Balancing The Self-Distro Decision

Margins. It’s nice to have that extra cash per case sold for your brewery, but when do you draw the line and see the work may be too much for your brand to grow properly?

Many breweries have started with self-distribution and followed up by switching to finding a wholesale partner to shoulder the load.

“We all like money,” said Beachwood’s Julian Shrago during a talk about self-distribution at the 2023 California Craft Beer Summit. “Not from a greed standpoint, but from a sustainability standpoint. My business never set out to sell beer in package to retail accounts, but it became a necessity when my original brewpub didn’t do quite as much business as we had expected, then we started putting beer in package and self-distributing locally.

“The margins were really good and very compelling. So we did that as long as we could.”

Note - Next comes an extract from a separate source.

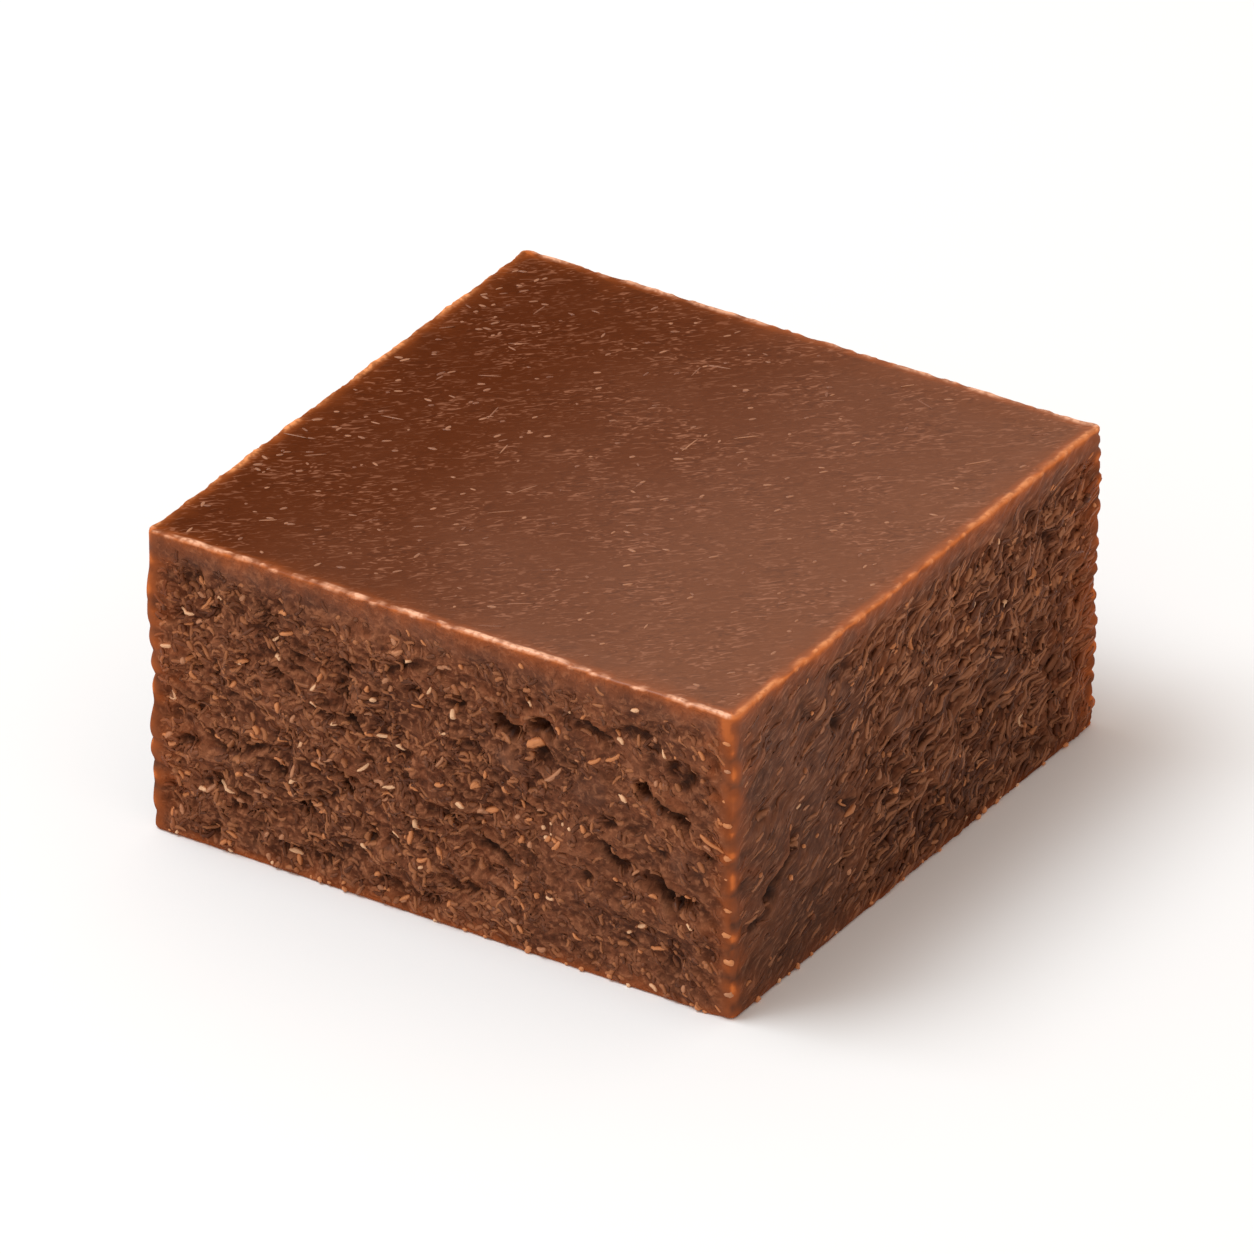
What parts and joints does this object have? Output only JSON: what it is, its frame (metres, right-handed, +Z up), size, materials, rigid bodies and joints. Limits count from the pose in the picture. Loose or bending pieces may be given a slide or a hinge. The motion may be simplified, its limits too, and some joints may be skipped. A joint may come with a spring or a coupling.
{
  "type": "fudge cube",
  "caption": "Square piece of dark chocolate fudge, half as high as it is wide, with a smooth satin top, knife-cut crumbly sides, short cracks and toothed corners.",
  "frame": {"origin": "middle of the flat underside, where the piece rests", "axes": "+Z up through the smooth top, -Y and +X towards the two cut sides with the longest cracks"},
  "size_m": [0.041, 0.0408, 0.02],
  "materials": {
    "fudge": "satin on the poured top, matt and crumbly on the cut sides"
  },
  "bodies": {
    "root": {"fudge_piece": "fudge"}
  },
  "joints": []
}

Not only was it a good way for the Long Beach-based brewery to make better margins with very small volumes of beer, but it allowed Shrago and his staff to touch on smaller accounts and have a very personal relationship.

“If you read a lot of surveys, personal relationships are usually at the top of the list of why retailers repurchase beer from a brewery … even more than quality,” he said. “It’s the ultimate inroad for retailers.”

But, if you’re self-distributing, warns Chad Heath of Karl Strauss, you are trying to keep a six-pack on a shelf all the time.

“The amount of labor you need to hire to merchandise those shelves is staggering,” he said during the panel along with Doug Constantiner of Societe and Brian Perry from Markstein Beverage. “You put four six-packs on a shelf, and you have to go every day, pretty much. “Those margins get compressed very quickly when you’re talking about off-premise versus on-premise.

“On-premise 100% is the way to do it. But one of the benefits of going with a wholesaler is you get that army of people — you sign up with a wholesaler to get this multiplier effect. That is going to allow access to market in an area that you might otherwise have a hard time servicing or one that’s in your backyard. When you’re growing rapidly and scaling, not having to invest in anything but making more beer [is] a huge benefit.”

READ MORE: When Does Self-Distribution Make Sense?

Looking at creating that personal distribution network, Constantiner said, means if you add a new tank, you also need to think about a new truck along with hiring a driver.

“With the wholesaler, you don’t have to do that,” he pointed out. “They do it for you.”

The biggest difficulty in doing self-distribution — especially as you scale up — is you become a bill collector, Shrago said.

“At any given time, about a third of your retail accounts will be past due,” he said. “So often going with a wholesaler can mitigate that risk because they write you a check every time you send one large beer order to them.

“But if you choose to focus on small mom-and-pop stores that have more personalized management of their own curated inventory, that can be less of a factor in my experience.